Kitagawa seems to have realized this too. One of the most moving, if melodramatic, scenes in the film involves the eventual premiere of the film. After long deliberation between a tokusatsu flick, the aforementioned mockumentary and an Initial D parody, the result is a goofy mecha show that features the omikoshi shrine of the town transforming into a Mazinger Z rip-off that leaves the residents utterly puzzled. In a cheeky moment of meta-commentary, the characters shrug and say, “Well, at least we got it out there.”

However, as the noise and excitement die down and the audience leaves the theater, it’s revealed that Takashi has put a little coda to his flick: a montage of exteriors of every shop in town as he solemnly reads their names, like victims in a disaster. To anyone who has walked through the streets of Washimiya in its off-season, it’s both touching and heartbreaking to see the uncertain future of this unique little town crystallized in such a fashion.

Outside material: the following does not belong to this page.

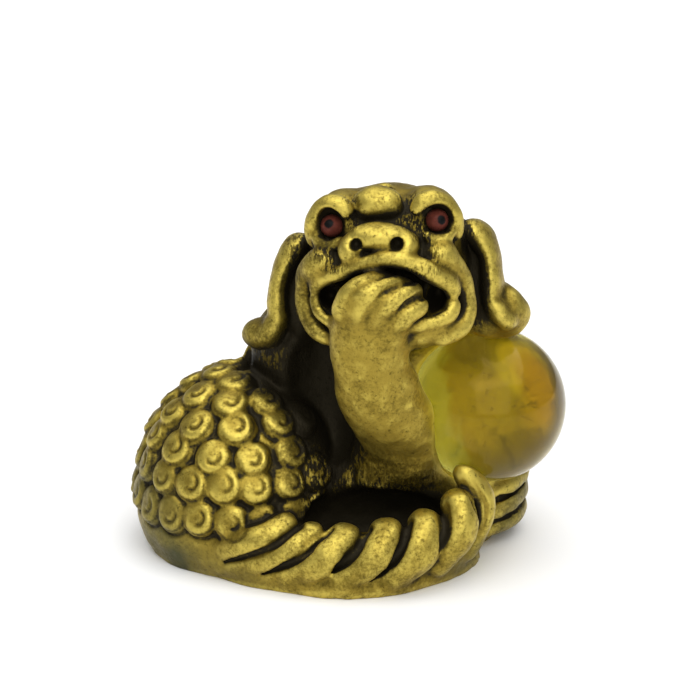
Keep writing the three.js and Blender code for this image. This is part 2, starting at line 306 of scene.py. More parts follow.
def curl(u, v, radius, rise, turn):
    """One scale: a low dome whose rim line winds in from its edge to a small hook. Returns its height,
    its line and how far round it the scale is rimmed."""
    distance = np.sqrt(u * u + v * v)
    share = distance / radius
    angle = np.mod(turn - np.arctan2(v, u), 2 * np.pi)
    rimmed = 0.5 + 0.5 * np.cos(angle - 1.9)
    dome = rise * np.sqrt(np.clip(1 - share ** (2.2 + 2.8 * rimmed), 0, 1)) * (0.82 + 0.18 * rimmed)
    line = 0
    for lap in range(2):
        wound = angle + lap * 2 * np.pi
        track = radius * np.interp(wound, (0, 3.3, 5.2, 7.5, 9.4), (0.86, 0.80, 0.56, 0.34, 0.16))
        depth = np.interp(wound, (0, 0.4, 2.6, 3.8, 5.4, 6.4, 8.6, 9.4), (0, 1, 1, 0.15, 0, 0.9, 0.9, 0))
        line = np.maximum(line, depth * np.exp(-(((distance - track) / 0.125) ** 2)))
    edge = smooth_step(1.22, 1.04, share) * (0.25 + 0.75 * rimmed)
    return np.maximum(dome - 0.33 * line, 0), line, edge


def sculpt_scales(clay, radius, rise):
    """Raises the scales, and returns a grid of how deep in a scale's line each point lies."""
    rng = np.random.default_rng(SCALE_SEED)
    height, lines, moat = (np.zeros(clay.shape, np.float32) for _ in range(3))
    for mass, rings in ((HAUNCH, HAUNCH_RINGS), (SHOULDER, BACK_RINGS), (BACK, BACK_RINGS)):
        others = [other for other in MASSES if other is not mass]
        sink = HAUNCH_SINK if mass is HAUNCH else BACK_SINK
        for spot, normal in scale_spots(mass, rings, rng):
            size = radius * rng.uniform(0.92, 1.06)
            turn = rng.normal(0.7, 0.35)
            hidden = any(inside(spot, other, sink) for other in others)
            if hidden or any(inside(spot, zone, 0) for zone in (TAIL_ZONE, HEAD_ZONE, SEAT_ZONE)):
                continue
            up = (0, 0, 1) if normal[2] < 0.9 else (0, 1, 0)
            slices, (u, v, w) = clay.patch(spot, normal, up, size * 1.5)
            near = smooth_step(1.5 * size, 0.8 * size, np.abs(w))
            raised, line, edge = (near * value for value in curl(u, v, size, rise, turn))
            higher = raised > height[slices]
            lines[slices] = np.where(higher, line, lines[slices])
            height[slices] = np.maximum(height[slices], raised)
            moat[slices] = np.maximum(moat[slices], edge)
    clay.field -= height - 0.3 * moat * (1 - smooth_step(0, 0.35, height))
    return lines


# Head, in its own frame: x to the viewer's right, y to the back, z up

HEAD_CENTRE = np.array([4.1, -1, 31.6])
HEAD_TURN = np.array(
    Matrix.Rotation(np.radians(-7), 3, "Z")
    @ Matrix.Rotation(np.radians(-12), 3, "X")
    @ Matrix.Rotation(np.radians(-2.5), 3, "Y")
)


def head_point(point):
    return HEAD_CENTRE + HEAD_TURN @ np.asarray(point, float)


def head_ellipsoid(centre, radii):
    return Ellipsoid(head_point(centre), radii, HEAD_TURN)


def head_tube(points, widths, flat=1, steps=20):
    return Tube([head_point(p) for p in points], widths, flat, HEAD_TURN @ (0, 1, 0), steps)


def work_head(action, *forms):
    """Joins or carves ellipsoids in the head's frame, each with its centre, radii and blend."""
    for centre, radii, blend in forms:
        action(head_ellipsoid(centre, radii), blend)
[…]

It’s hard not to be of two minds about the film as whole. As a movie for entertainment, it is less than a sterling success. Kitagawa has obviously done his homework on otaku, but he seems to have missed Genshiken.  The unfortunate result is that the characters remain without depth and are overshadowed by the cliché pandering, and even the cliché pandering is overshadowed by the agenda. Those three aren’t mutually exclusive – just look at any Michael Moore film – but Washimiya Monogatari collapses under its weight.

Yet, it’s impossible to hate it. For all the failures, there is a certain can-do nature to the film and, for overseas fans, the peek at a Japan that is so often overlooked when it isn’t over-idealized is worth looking at whenever it hits the DVD market. Okay, maybe the shots of Ayumi Orii in a plastic superheroine skirt have something to do with it too.